Miedo barato


No es que tenga mérito alguno por ello, pero sí cierta veteranía en el asunto. Viajo en avión desde que tenía apenas seis añitos y desde entonces he experimentado lo típico del viajero de larga data: travesías interminables al lado de niños chillones, azafatas histéricas, retrasos, turbulencias y hasta permanecer varada durante horas porque explotó un volcán o quebró una compañía.

Igualmente, aterrizando hace pocos días en el aeropuerto romano de Ciampino, observé con mucho respeto a un distinguido señor de traje azul que se hizo tres veces la señal de la Cruz: llevándose nerviosamente la mano a la frente, al vientre y a los hombros. Ocurrió minutos antes que el avión bajara el tren de aterrizaje y se enfilara bruscamente en la pista.

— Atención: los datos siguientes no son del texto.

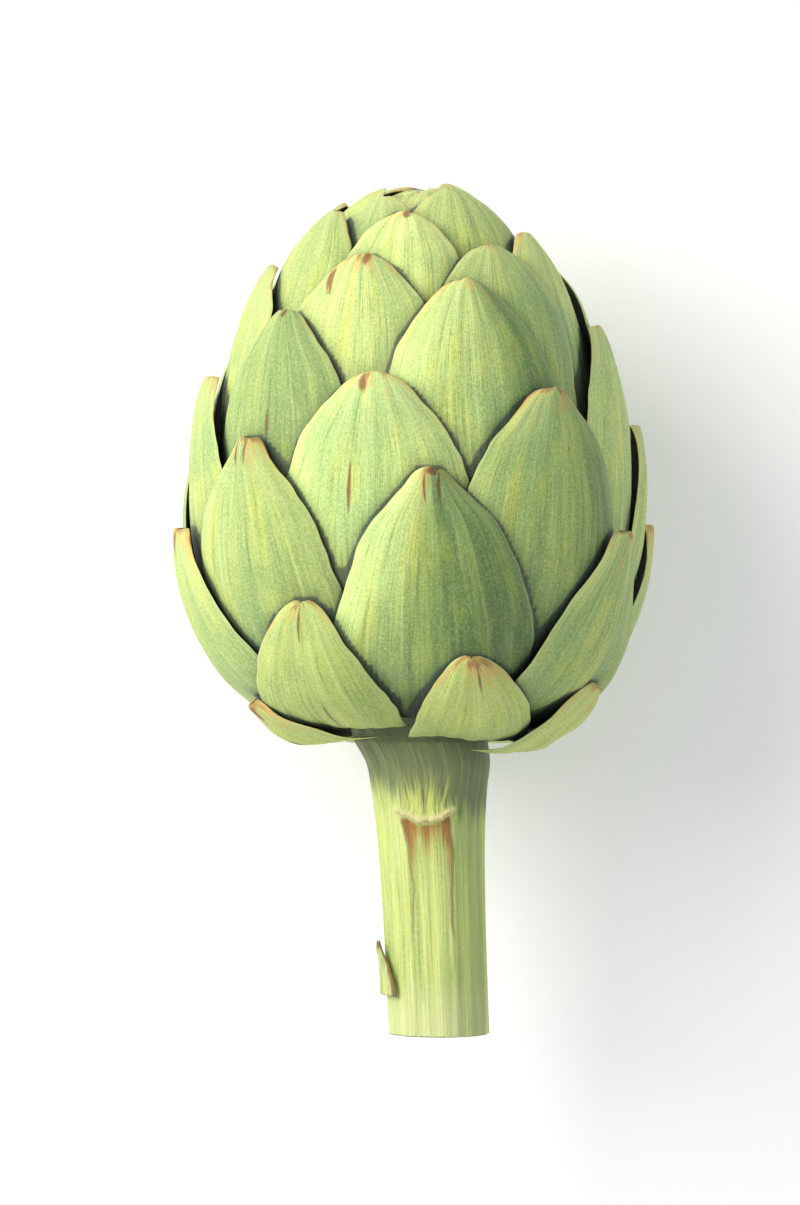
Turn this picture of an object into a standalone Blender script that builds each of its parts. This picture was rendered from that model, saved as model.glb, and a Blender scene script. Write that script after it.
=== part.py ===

A ver si me explico. Si yo fuera una neófita o una hipocondríaca de los viajes aéreos, me habría sentido realmente aquejada por el pánico. Seguro, hay pilotos mejores y otros peores, hay condiciones climáticas más y menos favorables, pero viajar en ciertos aviones de bajo coste es una verdadera pesadilla.
Así fue durante mi último vuelo. Llegado a la pista, el avión tocó suelo dos o tres veces antes de estabilizarse, rebotando y frentando de tal manera que algunos tuvimos que estirar el brazo y sujetarnos en el respaldo del asiento delantero para contrastar el violento descenso.
Una señora, de unos 50 años, incluso agachó la cabeza hasta las rodillas como si se preparara para una emergencia. Por unos momentos, reinó el silencio, hasta que una irreal música de trompetas informó que todos estábamos a salvo.
No todas las empresas, claro está, son iguales. La irlandesa Ryanair, la más grande de Europa, con casi 300 rutas, reciben quejas continuamente; otras ha sufrido incidentes más o menos graves, y tantas otras han quebrado antes que el gran público las conociera.
Por no hablar de las dudas -que a uno le pueden surgir- sobre las condiciones de trabajo de los empleados de estas compañías.
A esto se suma el hecho que viajar low cost se ha convertido en una verdadera carrera de obstáculos, que comporta una serie de humillaciones y sevicias hacia los pasajeros.
Empezando por el equipaje de mano: con tal de cumplir con las reglas, y evitar la facturación del equipaje y la multa de varias decenas de euros, se originan las escenas más indignas, desde el mostrador, hasta el acecho de las azafatas. A los viajeros se les exige ingresar sus pertenencias en una ranura metálica, justo antes de subir al avión, y con el fin de comprobar que esté en el rango de las medidas dictadas por la compañía.
En ésas, se originan las escenas más indignas hasta el mostrador de las azafatas-guardianas: gente haciendo pruebas de aldegazamiento para sus maletas, hurgando con ansiedad entre sus prendas íntimas, metiéndose camisas en los bolsillos, o hasta dos o tres bufandas en el cuello.